**EXERCISE DETAILS**
Could you give the data below again, exactly and completely?

**MATERIAL**
━━━
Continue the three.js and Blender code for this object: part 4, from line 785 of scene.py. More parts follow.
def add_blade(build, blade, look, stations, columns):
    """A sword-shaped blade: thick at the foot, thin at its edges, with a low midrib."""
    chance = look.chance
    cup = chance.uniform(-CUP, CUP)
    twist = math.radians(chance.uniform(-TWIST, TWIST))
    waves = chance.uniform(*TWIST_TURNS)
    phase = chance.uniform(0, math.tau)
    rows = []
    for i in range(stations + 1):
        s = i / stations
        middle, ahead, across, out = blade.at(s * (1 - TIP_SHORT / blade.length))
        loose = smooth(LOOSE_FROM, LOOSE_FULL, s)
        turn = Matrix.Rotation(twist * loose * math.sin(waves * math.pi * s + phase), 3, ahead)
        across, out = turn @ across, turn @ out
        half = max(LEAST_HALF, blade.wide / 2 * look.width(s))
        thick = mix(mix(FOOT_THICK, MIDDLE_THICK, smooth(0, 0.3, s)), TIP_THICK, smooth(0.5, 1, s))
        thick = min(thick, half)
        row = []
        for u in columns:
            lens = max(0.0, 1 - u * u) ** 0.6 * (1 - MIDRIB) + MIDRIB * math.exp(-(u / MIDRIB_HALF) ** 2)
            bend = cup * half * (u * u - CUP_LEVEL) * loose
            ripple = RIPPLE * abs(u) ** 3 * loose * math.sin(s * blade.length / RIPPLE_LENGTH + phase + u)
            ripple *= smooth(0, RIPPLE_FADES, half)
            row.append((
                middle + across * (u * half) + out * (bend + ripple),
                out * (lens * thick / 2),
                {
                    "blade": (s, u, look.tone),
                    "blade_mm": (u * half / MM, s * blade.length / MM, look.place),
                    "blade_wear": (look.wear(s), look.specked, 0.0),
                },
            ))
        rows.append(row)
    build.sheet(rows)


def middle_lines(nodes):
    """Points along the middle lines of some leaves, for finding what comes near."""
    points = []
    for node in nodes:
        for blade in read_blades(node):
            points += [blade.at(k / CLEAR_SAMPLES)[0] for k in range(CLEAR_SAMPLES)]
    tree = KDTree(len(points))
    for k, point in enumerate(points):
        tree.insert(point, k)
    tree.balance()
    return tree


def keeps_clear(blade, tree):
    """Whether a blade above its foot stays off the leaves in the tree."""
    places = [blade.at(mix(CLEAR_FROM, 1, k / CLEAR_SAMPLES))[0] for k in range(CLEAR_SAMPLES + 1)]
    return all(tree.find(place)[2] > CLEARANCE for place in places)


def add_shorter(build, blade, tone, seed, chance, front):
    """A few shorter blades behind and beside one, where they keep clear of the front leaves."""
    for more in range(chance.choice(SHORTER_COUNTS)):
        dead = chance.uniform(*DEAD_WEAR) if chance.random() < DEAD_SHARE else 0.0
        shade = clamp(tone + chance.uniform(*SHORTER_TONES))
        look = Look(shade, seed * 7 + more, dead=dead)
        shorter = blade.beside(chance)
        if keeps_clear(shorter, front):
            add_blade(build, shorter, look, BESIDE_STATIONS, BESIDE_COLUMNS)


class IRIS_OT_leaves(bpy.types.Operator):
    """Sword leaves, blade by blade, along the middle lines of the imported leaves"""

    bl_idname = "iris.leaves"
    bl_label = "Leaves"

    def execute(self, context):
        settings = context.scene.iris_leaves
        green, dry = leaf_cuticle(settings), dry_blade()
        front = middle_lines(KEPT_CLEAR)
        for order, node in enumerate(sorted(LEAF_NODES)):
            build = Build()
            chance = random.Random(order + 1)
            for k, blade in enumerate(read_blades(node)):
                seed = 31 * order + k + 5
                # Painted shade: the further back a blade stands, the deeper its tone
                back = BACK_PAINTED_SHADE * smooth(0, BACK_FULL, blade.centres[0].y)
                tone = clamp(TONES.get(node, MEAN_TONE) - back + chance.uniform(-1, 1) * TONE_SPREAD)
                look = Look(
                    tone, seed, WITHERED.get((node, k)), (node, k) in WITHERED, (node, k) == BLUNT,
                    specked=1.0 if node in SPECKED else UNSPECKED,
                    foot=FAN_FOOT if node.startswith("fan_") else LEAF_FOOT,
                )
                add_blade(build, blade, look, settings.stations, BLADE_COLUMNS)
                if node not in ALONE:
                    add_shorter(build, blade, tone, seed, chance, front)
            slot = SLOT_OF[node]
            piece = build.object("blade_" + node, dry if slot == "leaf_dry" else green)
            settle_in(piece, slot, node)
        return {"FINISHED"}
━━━
**PROBLEM SOLUTION**
Continue the three.js and Blender code for this object: part 4, from line 785 of scene.py. More parts follow.
def add_blade(build, blade, look, stations, columns):
    """A sword-shaped blade: thick at the foot, thin at its edges, with a low midrib."""
    chance = look.chance
    cup = chance.uniform(-CUP, CUP)
    twist = math.radians(chance.uniform(-TWIST, TWIST))
    waves = chance.uniform(*TWIST_TURNS)
    phase = chance.uniform(0, math.tau)
    rows = []
    for i in range(stations + 1):
        s = i / stations
        middle, ahead, across, out = blade.at(s * (1 - TIP_SHORT / blade.length))
        loose = smooth(LOOSE_FROM, LOOSE_FULL, s)
        turn = Matrix.Rotation(twist * loose * math.sin(waves * math.pi * s + phase), 3, ahead)
        across, out = turn @ across, turn @ out
        half = max(LEAST_HALF, blade.wide / 2 * look.width(s))
        thick = mix(mix(FOOT_THICK, MIDDLE_THICK, smooth(0, 0.3, s)), TIP_THICK, smooth(0.5, 1, s))
        thick = min(thick, half)
        row = []
        for u in columns:
            lens = max(0.0, 1 - u * u) ** 0.6 * (1 - MIDRIB) + MIDRIB * math.exp(-(u / MIDRIB_HALF) ** 2)
            bend = cup * half * (u * u - CUP_LEVEL) * loose
            ripple = RIPPLE * abs(u) ** 3 * loose * math.sin(s * blade.length / RIPPLE_LENGTH + phase + u)
            ripple *= smooth(0, RIPPLE_FADES, half)
            row.append((
                middle + across * (u * half) + out * (bend + ripple),
                out * (lens * thick / 2),
                {
                    "blade": (s, u, look.tone),
                    "blade_mm": (u * half / MM, s * blade.length / MM, look.place),
                    "blade_wear": (look.wear(s), look.specked, 0.0),
                },
            ))
        rows.append(row)
    build.sheet(rows)


def middle_lines(nodes):
    """Points along the middle lines of some leaves, for finding what comes near."""
    points = []
    for node in nodes:
        for blade in read_blades(node):
            points += [blade.at(k / CLEAR_SAMPLES)[0] for k in range(CLEAR_SAMPLES)]
    tree = KDTree(len(points))
    for k, point in enumerate(points):
        tree.insert(point, k)
    tree.balance()
    return tree


def keeps_clear(blade, tree):
    """Whether a blade above its foot stays off the leaves in the tree."""
    places = [blade.at(mix(CLEAR_FROM, 1, k / CLEAR_SAMPLES))[0] for k in range(CLEAR_SAMPLES + 1)]
    return all(tree.find(place)[2] > CLEARANCE for place in places)


def add_shorter(build, blade, tone, seed, chance, front):
    """A few shorter blades behind and beside one, where they keep clear of the front leaves."""
    for more in range(chance.choice(SHORTER_COUNTS)):
        dead = chance.uniform(*DEAD_WEAR) if chance.random() < DEAD_SHARE else 0.0
        shade = clamp(tone + chance.uniform(*SHORTER_TONES))
        look = Look(shade, seed * 7 + more, dead=dead)
        shorter = blade.beside(chance)
        if keeps_clear(shorter, front):
            add_blade(build, shorter, look, BESIDE_STATIONS, BESIDE_COLUMNS)


class IRIS_OT_leaves(bpy.types.Operator):
    """Sword leaves, blade by blade, along the middle lines of the imported leaves"""

    bl_idname = "iris.leaves"
    bl_label = "Leaves"

    def execute(self, context):
        settings = context.scene.iris_leaves
        green, dry = leaf_cuticle(settings), dry_blade()
        front = middle_lines(KEPT_CLEAR)
        for order, node in enumerate(sorted(LEAF_NODES)):
            build = Build()
            chance = random.Random(order + 1)
            for k, blade in enumerate(read_blades(node)):
                seed = 31 * order + k + 5
                # Painted shade: the further back a blade stands, the deeper its tone
                back = BACK_PAINTED_SHADE * smooth(0, BACK_FULL, blade.centres[0].y)
                tone = clamp(TONES.get(node, MEAN_TONE) - back + chance.uniform(-1, 1) * TONE_SPREAD)
                look = Look(
                    tone, seed, WITHERED.get((node, k)), (node, k) in WITHERED, (node, k) == BLUNT,
                    specked=1.0 if node in SPECKED else UNSPECKED,
                    foot=FAN_FOOT if node.startswith("fan_") else LEAF_FOOT,
                )
                add_blade(build, blade, look, settings.stations, BLADE_COLUMNS)
                if node not in ALONE:
                    add_shorter(build, blade, tone, seed, chance, front)
            slot = SLOT_OF[node]
            piece = build.object("blade_" + node, dry if slot == "leaf_dry" else green)
            settle_in(piece, slot, node)
        return {"FINISHED"}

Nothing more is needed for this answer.